What can we conclude from all this?
  • Prayer requires discipline. It’s an art developed through intention, effort and practice. One learns to pray by praying: not merely by reciting prayers or repeating words. There’s a “holy monotony” in prayer. And there are inescapable distractions. But if your prayer life only repeats someone else’s words, where is the “closeness of the Lord”, the communication, the presence?
  • Addressing God as “Father”, as Jesus taught us, involves an awesome responsibility, viz., addressing one another as “sister” and “brother”. There’s no such thing as “just me and Jesus”. In Baptism, where we become part of the Communion of Saints, we accept the whole Christ. We’re one with him and with one another.
  • Prayer isn’t an application for spiritual welfare assistance! The prayer which Jesus taught us first and foremost asks that God be honored and that God’s reign, God’s presence, be shared universally. Only then do we ask for ourselves, and even then, only for what God knows we need most.
  • In a “Ziggy” cartoon I once saw, Ziggy is standing all alone in darkness on a high hill. Looking up into the clouds he wonders, “Have I been put on hold for the rest of my life?!” We’ve all felt that way. God always answers prayer, but it’s on God’s terms and in God’s time. And in this God is always full of surprises! There’s no way to barter with God, or to try to be a wheeler-dealer or con-artist, as Abraham attempts to do in today’s first reading. Notice the last line of that story: “And the Lord went his way, when he had finished speaking to Abraham.
  • The best pray-ers are the man, the woman, the child or the congregation who is willing to trust. “...don’t be anxious about your life...Instead, set your hearts first on God’s reign, and these things will be given you as well.” (Luke 12:22; 31) In prayer we seek not the consolations of God, but the God of consolation.
  • Finally, the fundamental place where you and I meet the Father, Jesus and the Spirit in prayer is here in the breaking of the Bread and the sharing of the Cup. The Book of Common Prayer calls this word and action “the principal act of Christian worship”. We, the praying community, ask for the revelation of God’s name, the revelation of who God is, so that we may come to know who we are. Artist Corita Kent says that “to celebrate is to explain who we are and to say ‘yes’ ceremonially...” 
There’s an old Hasidic story about an ignorant villager who, having heard that it’s a good religious deed to eat and drink on the day before Yom Kippur, the Day of Atonement, drank himself into a stupor. He awakes late at night, too late for the opening service. Not knowing the prayers by heart, he devises a plan. He repeats the letters of the alphabet over and over, asking the Almighty to rearrange them into the appropriate words of the prayers. The following day, after the closing service, the rabbi asks him about his absence the previous evening. The villager confesses his failing and asks whether his way of reciting the prayers can be pardoned. The rabbi replies: “Your prayer was more acceptable than mine because you uttered it with the entire devotion of your heart. 

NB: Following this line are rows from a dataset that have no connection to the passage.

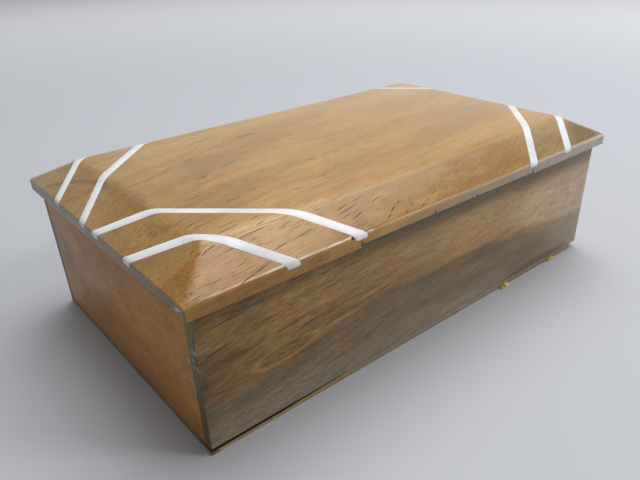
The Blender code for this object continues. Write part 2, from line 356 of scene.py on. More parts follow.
def lidCalm(g, x, y, z):
    # how strong the fine grain is
    calm = g.fit(x, -80, 30, 1.0, 0.5) * g.fit(g.fit(y, -47, -45) + g.fit(x, -30, -60), 0, 1, 0.7, 1)
    return calm + g.fit(y, -45, -48) * g.fit(x, 0, 34, 0, 0.3)


def wallCrowd(g, x, y, z):
    return g.fit(z, 14, 30, 0.35, 1.0) * g.fit(x, -70, 0, 1, 0.4)


def wallCalm(g, x, y, z):
    return g.fit(x, -60, 20, 1.1, 0.55) * g.fit(x, 50, 84, 1, 0.6)


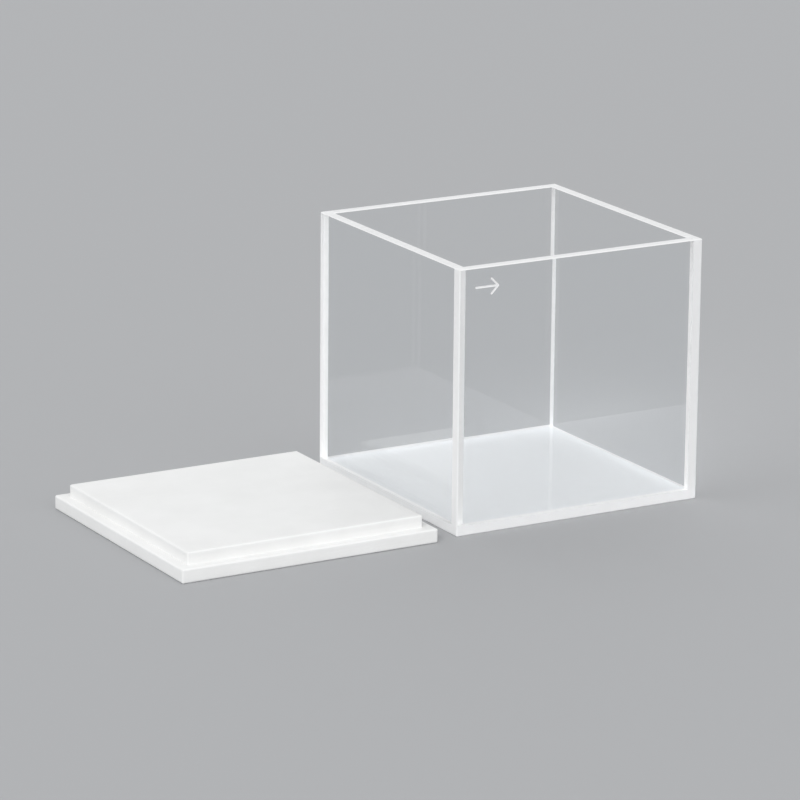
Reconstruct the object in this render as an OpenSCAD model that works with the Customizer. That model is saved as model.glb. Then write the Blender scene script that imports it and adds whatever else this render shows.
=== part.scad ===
// Large square cuvette: an open-topped optical cell of five bonded plates,
// with its loose lid lying upside down beside it.
// The four walls stand on the base plate and overlap round the corners like a
// pinwheel: each one covers the end of its neighbour on one side only.
// +X runs to the right along the marked front wall, +Y to the back, +Z up.
// The origin is at the centre of the cell's underside. Millimetres.

/* [Cell] */
// Width inside the cell, along X
inner_w = 50; // [30:1:100]
// Depth inside the cell, along Y
inner_d = 50; // [30:1:100]
// Height inside the cell, from the floor to the rim
inner_h = 50; // [30:1:100]
// Thickness of the four wall plates
wall_t = 2; // [1:0.1:5]
// Thickness of the base plate
base_t = 2; // [1:0.1:5]
// Bevel ground along the outer edges and round the mouth
bevel = 0.2; // [0.1:0.05:0.4]

/* [Lid] */
// Thickness of the cover plate, which lies flush with the outside of the walls
cover_t = 2.8; // [1.5:0.1:6]
// Height of the plug that drops into the mouth
plug_h = 2.4; // [1:0.1:10]
// Clearance between the plug and each wall
plug_clearance = 0.15; // [0.05:0.05:0.5]
// Bevel along the lid's edges
lid_bevel = 0.25; // [0.1:0.05:0.5]
// Gap between the cell and the lid lying beside it
lid_gap = 4.9; // [2:0.1:20]
// How far the lid lies forward of the cell
lid_forward = 1.5; // [0:0.5:15]

/* [Etched arrow] */
// Length of the arrow
arrow_w = 5.2; // [3:0.1:8]
// Height of the arrow's head
arrow_h = 3.3; // [2:0.1:5]
// Width of the etched line
line_w = 0.4; // [0.2:0.05:0.6]
// Depth of the etched line
line_depth = 0.1; // [0.05:0.05:0.3]
// Distance from the cell's left side to the arrow
arrow_side = 3.4; // [1:0.1:10]
// Distance from the rim down to the arrow
arrow_drop = 2.2; // [1:0.1:10]

/* [Hidden] */
$fn = 48;

outer_w = inner_w + 2 * wall_t;
outer_d = inner_d + 2 * wall_t;
outer_h = inner_h + base_t;

plug_w = inner_w - 2 * plug_clearance;
plug_d = inner_d - 2 * plug_clearance;
lid_x = -(outer_w + lid_gap);
lid_y = -lid_forward;

// What a cutter reaches past the surface it cuts
overshoot = 1;

glass_colour = [0.86, 0.92, 0.97, 0.45];
lid_colour = [0.97, 0.97, 0.96];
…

Our praying together is like gathering up all the scrambled letters of our lives in the week just past; our hopes, mistakes, good intentions, heroic moments and our failures. Together we hold them in our outstretched hands, particularly when we receive Christ’s Body and Blood in Communion, and repeat them over and over to our Father, with and through Jesus, in the closeness of God’s Holy Spirit...with the entire devotion of our hearts.